• _Information provided_:
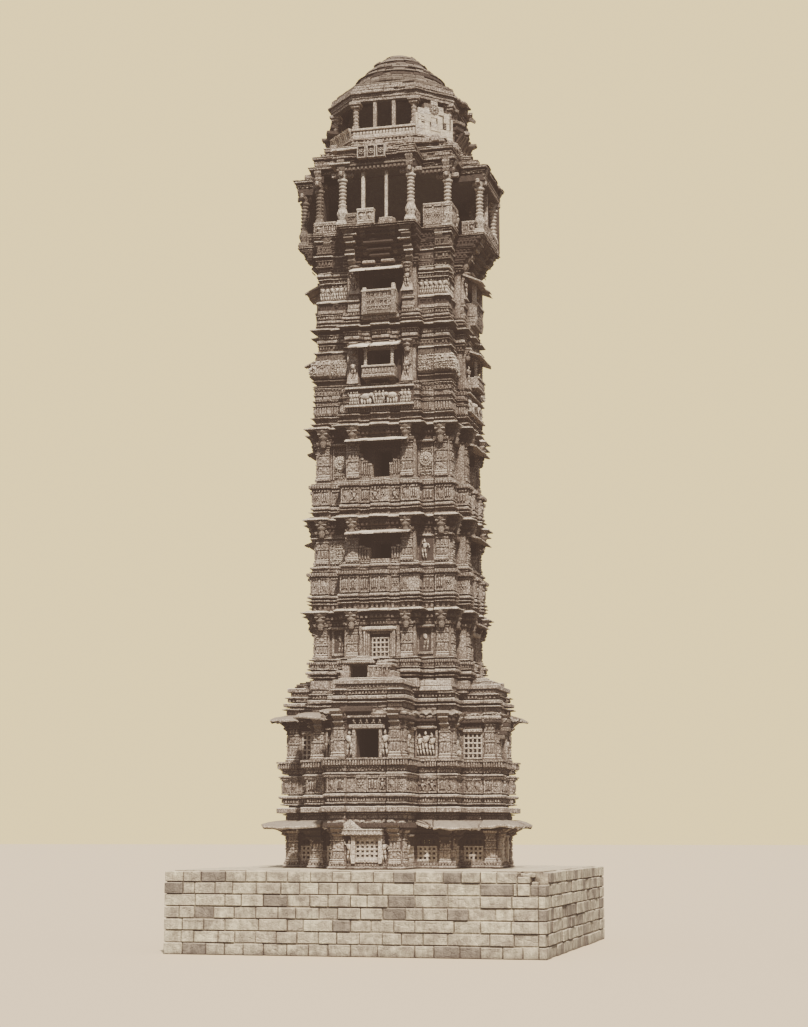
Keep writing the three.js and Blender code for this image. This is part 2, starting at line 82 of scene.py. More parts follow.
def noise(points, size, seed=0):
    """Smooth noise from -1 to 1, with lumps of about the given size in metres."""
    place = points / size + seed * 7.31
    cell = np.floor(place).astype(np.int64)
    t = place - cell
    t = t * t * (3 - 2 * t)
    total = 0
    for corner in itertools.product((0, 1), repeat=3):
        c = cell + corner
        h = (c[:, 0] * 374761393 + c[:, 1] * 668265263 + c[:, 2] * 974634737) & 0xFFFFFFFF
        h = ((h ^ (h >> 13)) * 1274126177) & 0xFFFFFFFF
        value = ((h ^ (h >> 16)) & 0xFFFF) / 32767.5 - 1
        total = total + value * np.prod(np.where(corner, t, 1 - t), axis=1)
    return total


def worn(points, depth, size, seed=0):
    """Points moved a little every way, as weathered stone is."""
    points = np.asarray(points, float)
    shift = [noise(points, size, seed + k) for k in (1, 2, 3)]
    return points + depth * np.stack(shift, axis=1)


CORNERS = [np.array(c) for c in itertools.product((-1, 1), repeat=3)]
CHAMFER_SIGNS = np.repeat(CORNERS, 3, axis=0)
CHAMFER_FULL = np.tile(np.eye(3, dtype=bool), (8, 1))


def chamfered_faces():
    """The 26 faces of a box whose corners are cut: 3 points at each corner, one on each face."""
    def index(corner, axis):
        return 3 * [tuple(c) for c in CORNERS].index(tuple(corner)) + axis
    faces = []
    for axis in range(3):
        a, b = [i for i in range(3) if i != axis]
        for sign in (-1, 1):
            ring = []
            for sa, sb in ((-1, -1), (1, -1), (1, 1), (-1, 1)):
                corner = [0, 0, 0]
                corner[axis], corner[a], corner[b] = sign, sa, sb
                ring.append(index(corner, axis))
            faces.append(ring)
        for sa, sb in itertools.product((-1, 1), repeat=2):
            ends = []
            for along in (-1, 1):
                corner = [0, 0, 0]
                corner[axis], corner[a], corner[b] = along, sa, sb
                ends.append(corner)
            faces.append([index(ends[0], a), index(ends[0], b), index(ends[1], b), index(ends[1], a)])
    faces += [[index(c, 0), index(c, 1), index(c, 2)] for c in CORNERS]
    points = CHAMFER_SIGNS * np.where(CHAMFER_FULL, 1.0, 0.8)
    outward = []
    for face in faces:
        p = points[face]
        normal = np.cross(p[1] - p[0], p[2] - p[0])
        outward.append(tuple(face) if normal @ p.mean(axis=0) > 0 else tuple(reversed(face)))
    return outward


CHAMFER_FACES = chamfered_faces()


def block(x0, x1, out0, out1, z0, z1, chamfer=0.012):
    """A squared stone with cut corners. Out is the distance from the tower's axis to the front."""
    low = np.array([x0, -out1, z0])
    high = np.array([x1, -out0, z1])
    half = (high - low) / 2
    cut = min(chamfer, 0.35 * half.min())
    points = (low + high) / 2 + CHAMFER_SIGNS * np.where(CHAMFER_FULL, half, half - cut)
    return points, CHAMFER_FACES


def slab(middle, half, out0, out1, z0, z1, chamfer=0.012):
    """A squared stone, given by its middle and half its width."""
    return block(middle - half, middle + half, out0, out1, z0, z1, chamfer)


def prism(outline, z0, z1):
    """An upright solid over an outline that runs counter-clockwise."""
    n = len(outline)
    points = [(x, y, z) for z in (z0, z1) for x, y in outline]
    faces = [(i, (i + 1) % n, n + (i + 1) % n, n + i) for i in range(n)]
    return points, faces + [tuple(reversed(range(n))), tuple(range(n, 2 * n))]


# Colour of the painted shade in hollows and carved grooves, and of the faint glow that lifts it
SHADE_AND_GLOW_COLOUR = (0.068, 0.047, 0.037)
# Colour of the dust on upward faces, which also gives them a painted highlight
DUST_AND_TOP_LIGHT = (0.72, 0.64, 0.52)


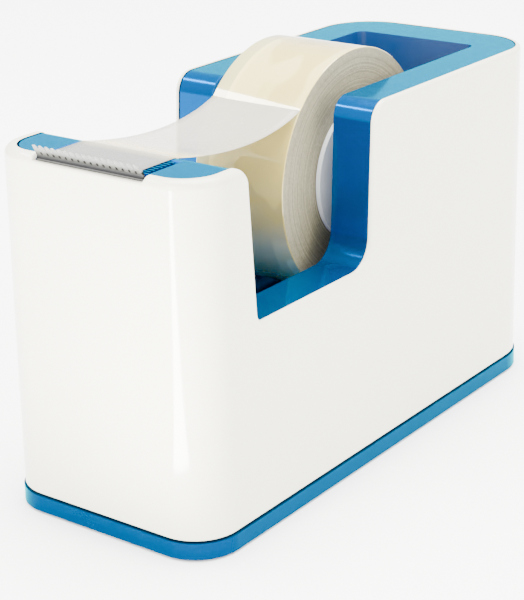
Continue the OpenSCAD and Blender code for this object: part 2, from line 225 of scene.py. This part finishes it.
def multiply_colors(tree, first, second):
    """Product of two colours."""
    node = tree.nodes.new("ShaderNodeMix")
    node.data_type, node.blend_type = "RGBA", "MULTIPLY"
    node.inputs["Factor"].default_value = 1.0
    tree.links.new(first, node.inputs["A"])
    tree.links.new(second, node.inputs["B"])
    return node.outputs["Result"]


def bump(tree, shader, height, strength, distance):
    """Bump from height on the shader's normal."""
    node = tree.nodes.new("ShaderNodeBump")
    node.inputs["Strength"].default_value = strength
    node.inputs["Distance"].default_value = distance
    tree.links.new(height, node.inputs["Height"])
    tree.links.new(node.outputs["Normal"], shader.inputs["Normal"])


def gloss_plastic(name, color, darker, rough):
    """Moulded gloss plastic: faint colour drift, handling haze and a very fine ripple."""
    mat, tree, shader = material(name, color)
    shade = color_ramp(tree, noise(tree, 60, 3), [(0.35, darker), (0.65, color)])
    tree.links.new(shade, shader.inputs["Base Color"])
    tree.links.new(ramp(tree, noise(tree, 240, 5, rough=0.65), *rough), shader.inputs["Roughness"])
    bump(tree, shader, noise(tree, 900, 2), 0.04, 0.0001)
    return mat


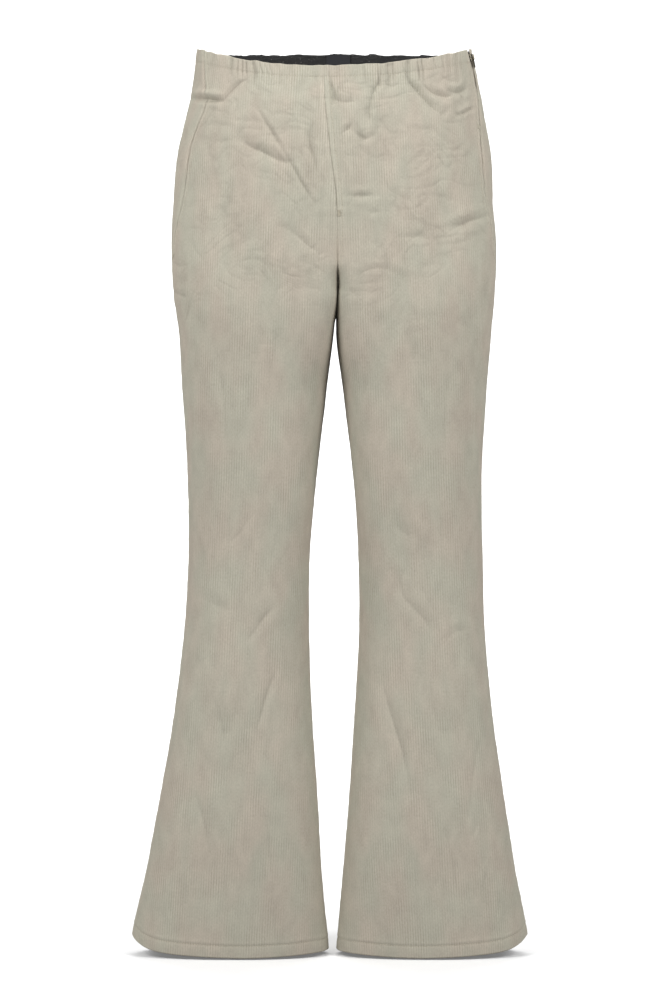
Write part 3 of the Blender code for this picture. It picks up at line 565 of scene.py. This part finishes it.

• _Required task_: All entries shown above should be printed again exactly.

• _Completed task_:
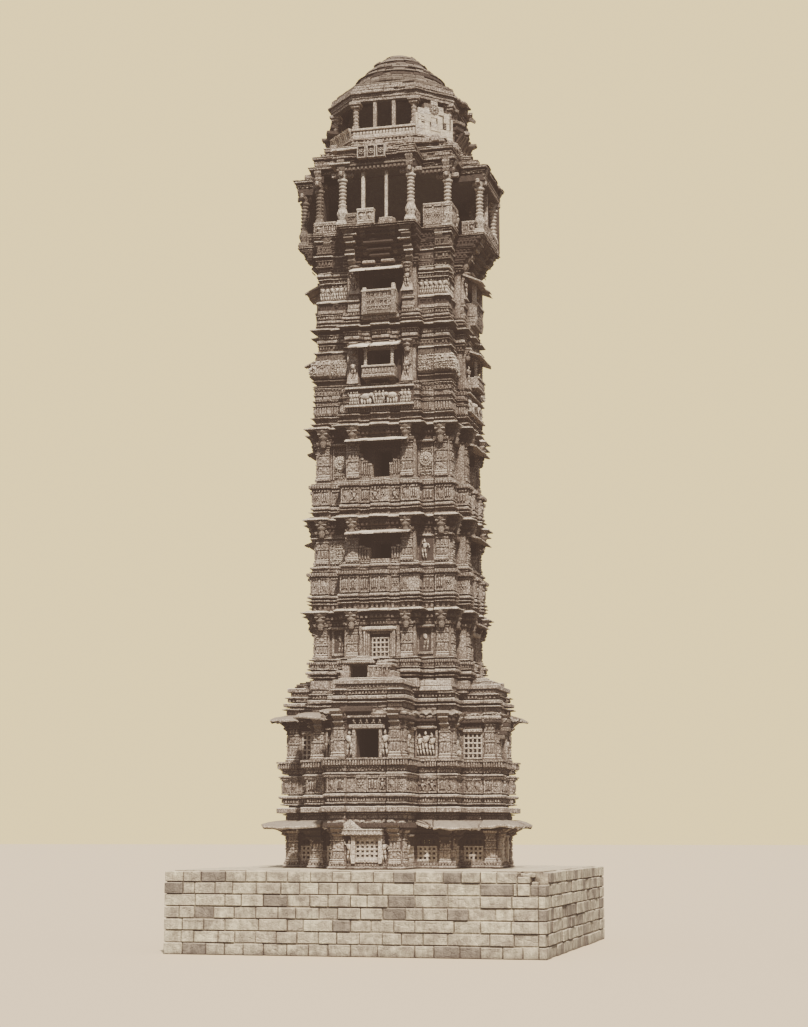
Keep writing the three.js and Blender code for this image. This is part 2, starting at line 82 of scene.py. More parts follow.
def noise(points, size, seed=0):
    """Smooth noise from -1 to 1, with lumps of about the given size in metres."""
    place = points / size + seed * 7.31
    cell = np.floor(place).astype(np.int64)
    t = place - cell
    t = t * t * (3 - 2 * t)
    total = 0
    for corner in itertools.product((0, 1), repeat=3):
        c = cell + corner
        h = (c[:, 0] * 374761393 + c[:, 1] * 668265263 + c[:, 2] * 974634737) & 0xFFFFFFFF
        h = ((h ^ (h >> 13)) * 1274126177) & 0xFFFFFFFF
        value = ((h ^ (h >> 16)) & 0xFFFF) / 32767.5 - 1
        total = total + value * np.prod(np.where(corner, t, 1 - t), axis=1)
    return total


def worn(points, depth, size, seed=0):
    """Points moved a little every way, as weathered stone is."""
    points = np.asarray(points, float)
    shift = [noise(points, size, seed + k) for k in (1, 2, 3)]
    return points + depth * np.stack(shift, axis=1)


CORNERS = [np.array(c) for c in itertools.product((-1, 1), repeat=3)]
CHAMFER_SIGNS = np.repeat(CORNERS, 3, axis=0)
CHAMFER_FULL = np.tile(np.eye(3, dtype=bool), (8, 1))


def chamfered_faces():
    """The 26 faces of a box whose corners are cut: 3 points at each corner, one on each face."""
    def index(corner, axis):
        return 3 * [tuple(c) for c in CORNERS].index(tuple(corner)) + axis
    faces = []
    for axis in range(3):
        a, b = [i for i in range(3) if i != axis]
        for sign in (-1, 1):
            ring = []
            for sa, sb in ((-1, -1), (1, -1), (1, 1), (-1, 1)):
                corner = [0, 0, 0]
                corner[axis], corner[a], corner[b] = sign, sa, sb
                ring.append(index(corner, axis))
            faces.append(ring)
        for sa, sb in itertools.product((-1, 1), repeat=2):
            ends = []
            for along in (-1, 1):
                corner = [0, 0, 0]
                corner[axis], corner[a], corner[b] = along, sa, sb
                ends.append(corner)
            faces.append([index(ends[0], a), index(ends[0], b), index(ends[1], b), index(ends[1], a)])
    faces += [[index(c, 0), index(c, 1), index(c, 2)] for c in CORNERS]
    points = CHAMFER_SIGNS * np.where(CHAMFER_FULL, 1.0, 0.8)
    outward = []
    for face in faces:
        p = points[face]
        normal = np.cross(p[1] - p[0], p[2] - p[0])
        outward.append(tuple(face) if normal @ p.mean(axis=0) > 0 else tuple(reversed(face)))
    return outward


CHAMFER_FACES = chamfered_faces()


def block(x0, x1, out0, out1, z0, z1, chamfer=0.012):
    """A squared stone with cut corners. Out is the distance from the tower's axis to the front."""
    low = np.array([x0, -out1, z0])
    high = np.array([x1, -out0, z1])
    half = (high - low) / 2
    cut = min(chamfer, 0.35 * half.min())
    points = (low + high) / 2 + CHAMFER_SIGNS * np.where(CHAMFER_FULL, half, half - cut)
    return points, CHAMFER_FACES


def slab(middle, half, out0, out1, z0, z1, chamfer=0.012):
    """A squared stone, given by its middle and half its width."""
    return block(middle - half, middle + half, out0, out1, z0, z1, chamfer)


def prism(outline, z0, z1):
    """An upright solid over an outline that runs counter-clockwise."""
    n = len(outline)
    points = [(x, y, z) for z in (z0, z1) for x, y in outline]
    faces = [(i, (i + 1) % n, n + (i + 1) % n, n + i) for i in range(n)]
    return points, faces + [tuple(reversed(range(n))), tuple(range(n, 2 * n))]


# Colour of the painted shade in hollows and carved grooves, and of the faint glow that lifts it
SHADE_AND_GLOW_COLOUR = (0.068, 0.047, 0.037)
# Colour of the dust on upward faces, which also gives them a painted highlight
DUST_AND_TOP_LIGHT = (0.72, 0.64, 0.52)


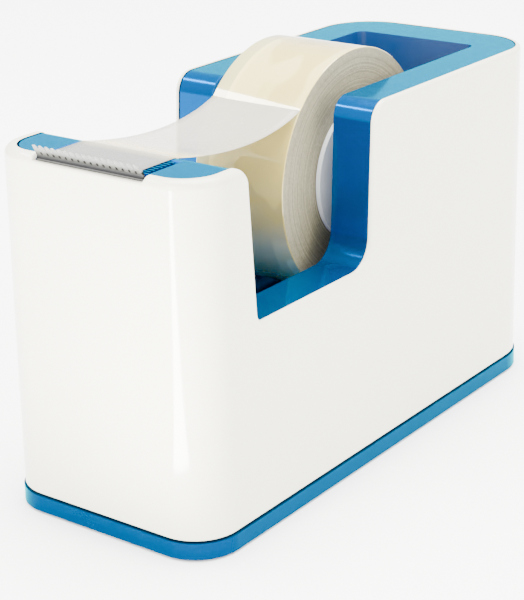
Continue the OpenSCAD and Blender code for this object: part 2, from line 225 of scene.py. This part finishes it.
def multiply_colors(tree, first, second):
    """Product of two colours."""
    node = tree.nodes.new("ShaderNodeMix")
    node.data_type, node.blend_type = "RGBA", "MULTIPLY"
    node.inputs["Factor"].default_value = 1.0
    tree.links.new(first, node.inputs["A"])
    tree.links.new(second, node.inputs["B"])
    return node.outputs["Result"]


def bump(tree, shader, height, strength, distance):
    """Bump from height on the shader's normal."""
    node = tree.nodes.new("ShaderNodeBump")
    node.inputs["Strength"].default_value = strength
    node.inputs["Distance"].default_value = distance
    tree.links.new(height, node.inputs["Height"])
    tree.links.new(node.outputs["Normal"], shader.inputs["Normal"])


def gloss_plastic(name, color, darker, rough):
    """Moulded gloss plastic: faint colour drift, handling haze and a very fine ripple."""
    mat, tree, shader = material(name, color)
    shade = color_ramp(tree, noise(tree, 60, 3), [(0.35, darker), (0.65, color)])
    tree.links.new(shade, shader.inputs["Base Color"])
    tree.links.new(ramp(tree, noise(tree, 240, 5, rough=0.65), *rough), shader.inputs["Roughness"])
    bump(tree, shader, noise(tree, 900, 2), 0.04, 0.0001)
    return mat


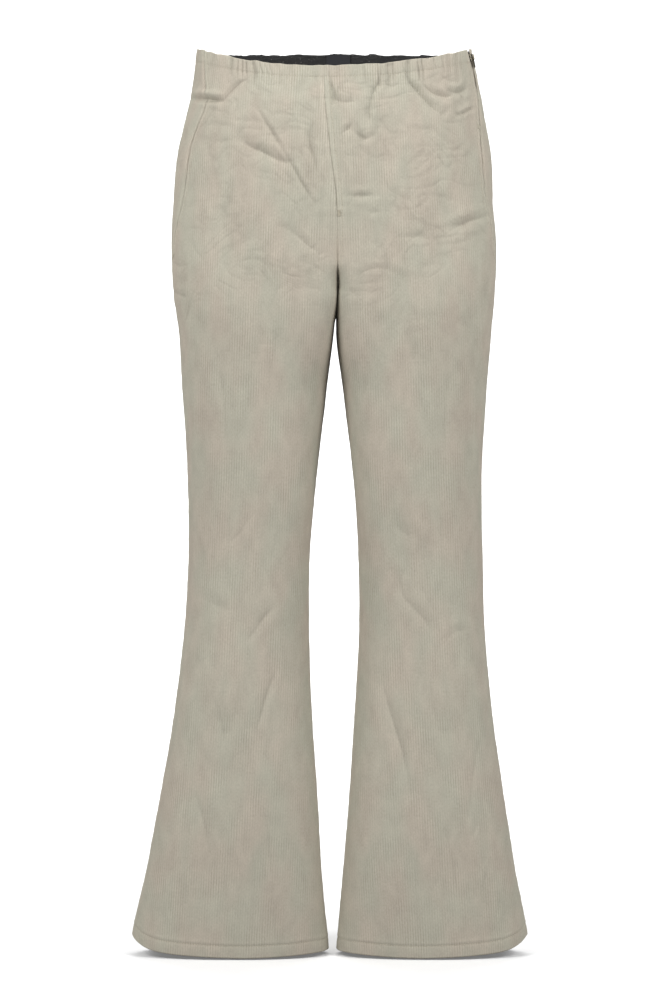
Write part 3 of the Blender code for this picture. It picks up at line 565 of scene.py. This part finishes it.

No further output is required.